Music drives films of any kind to the next level. An actor with a sub-par performance can be elevated (to a point) with correctly utilized music to back him up. A scene with zero tension can be ratcheted up a thousand times with just a few strings and distant wind chimes. Just as important as when to put music in a film is when not to put music in a film, a technique that was popular with Alfred Hitchcock and is becoming popular again today. For this article, the definition of a “war film” is going to be kind of loose, as the music is the main subject of discussion.

War movies generally fall under two categories, but like any broad, sweeping artistic category, they realistically probably fall somewhere on a spectrum between the two.

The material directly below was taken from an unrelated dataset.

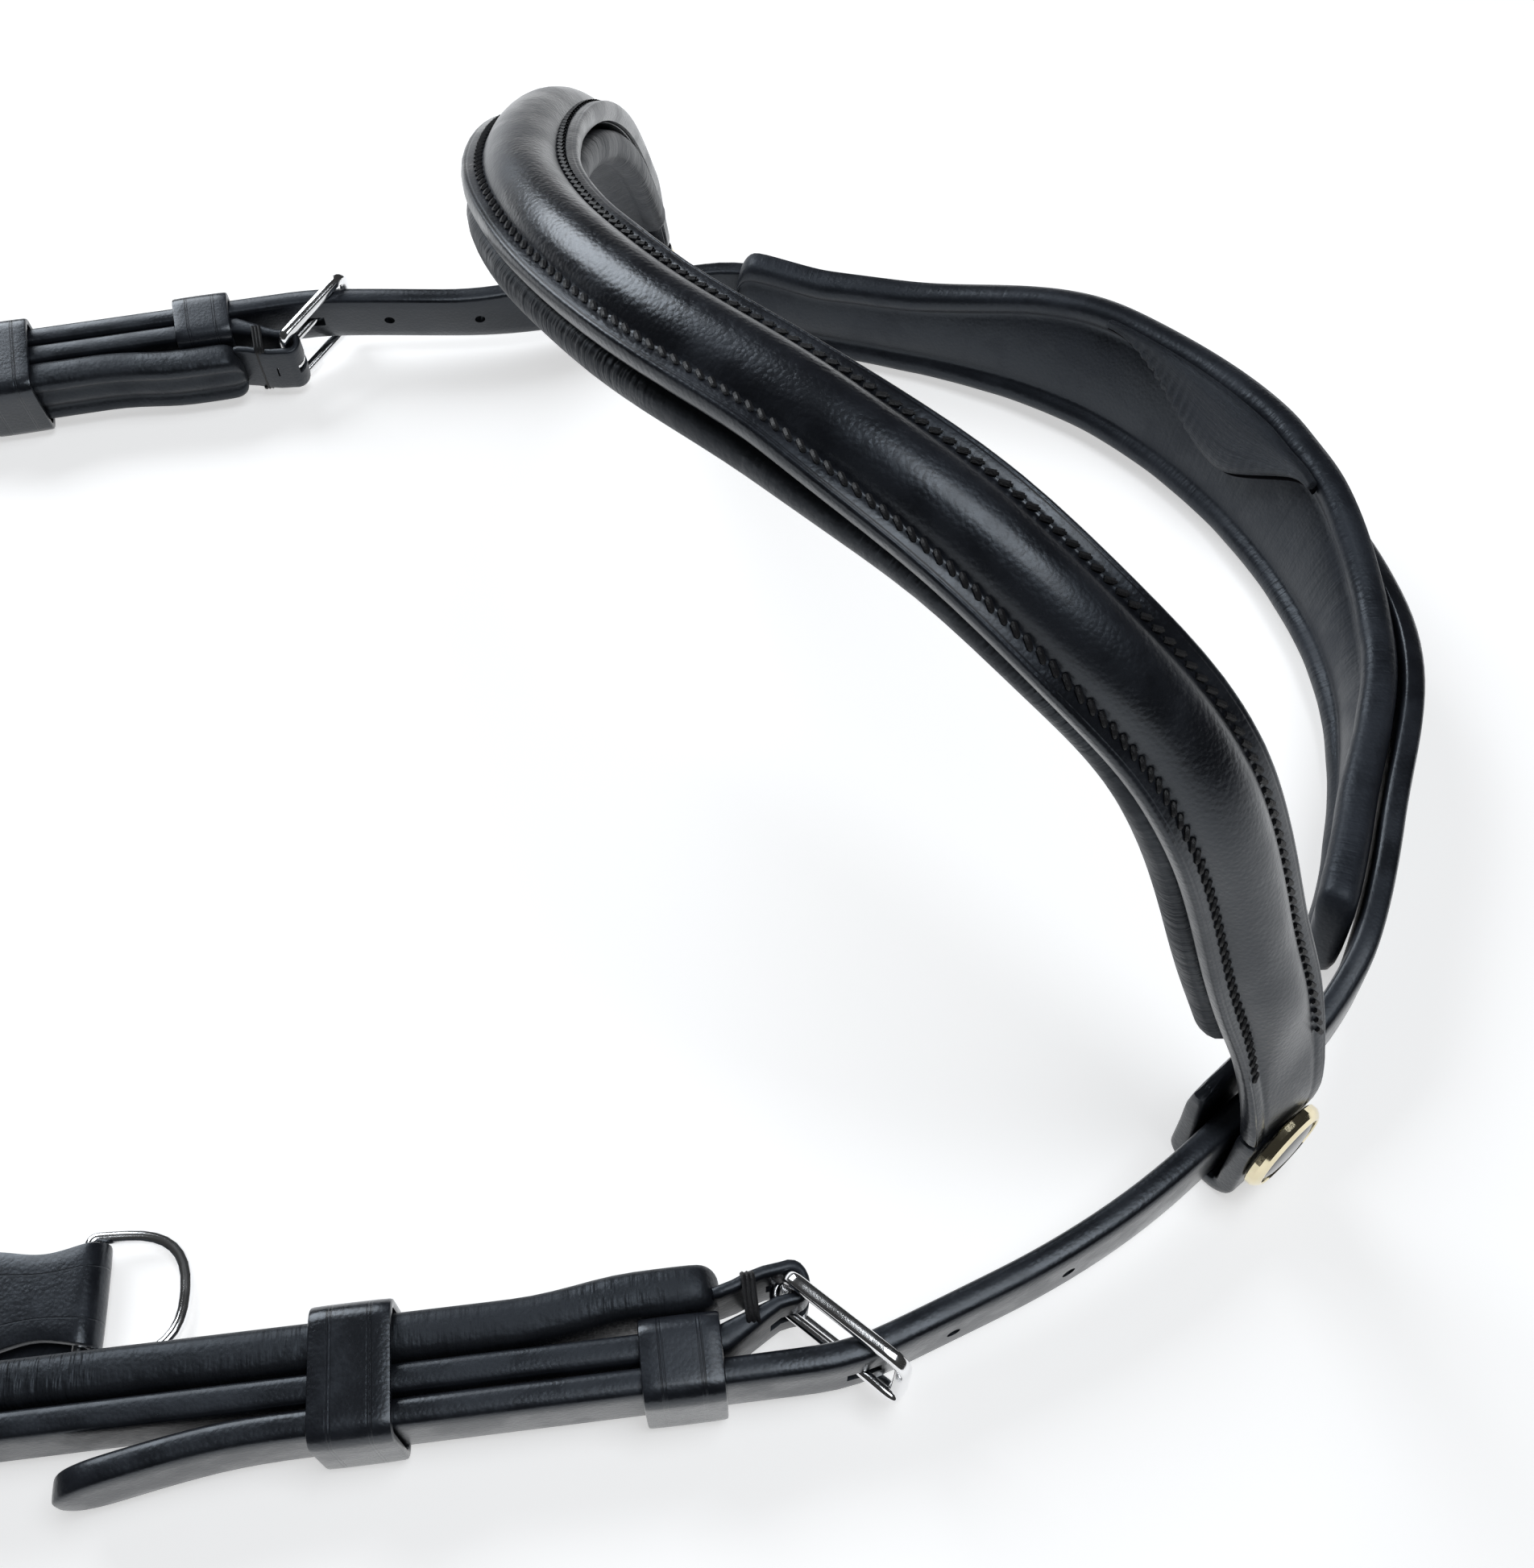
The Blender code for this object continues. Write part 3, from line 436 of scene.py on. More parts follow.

First is the style of music composition that is loud and serves to drive the action forward; it can push the emotion and intensity beyond what could be felt had the director chosen silence instead — there are things in a war you just can’t replicate on film, so music can help bridge that gap. This is the “Tears of the Sun” type music that was more popular in older movies, some of which are the greats — who can forget “Platoon” and its climactic ending with death of Sgt. Elias? The music can be sad, but it can also be strong like in Hans Zimmer’s “Gladiator” or Junkie XL’s “Mad Max: Fury Road.” My favorite, and I would argue one of the greatest film scores put in a movie, was the “Lord of the Rings” trilogy, masterfully composed by Howard Shore.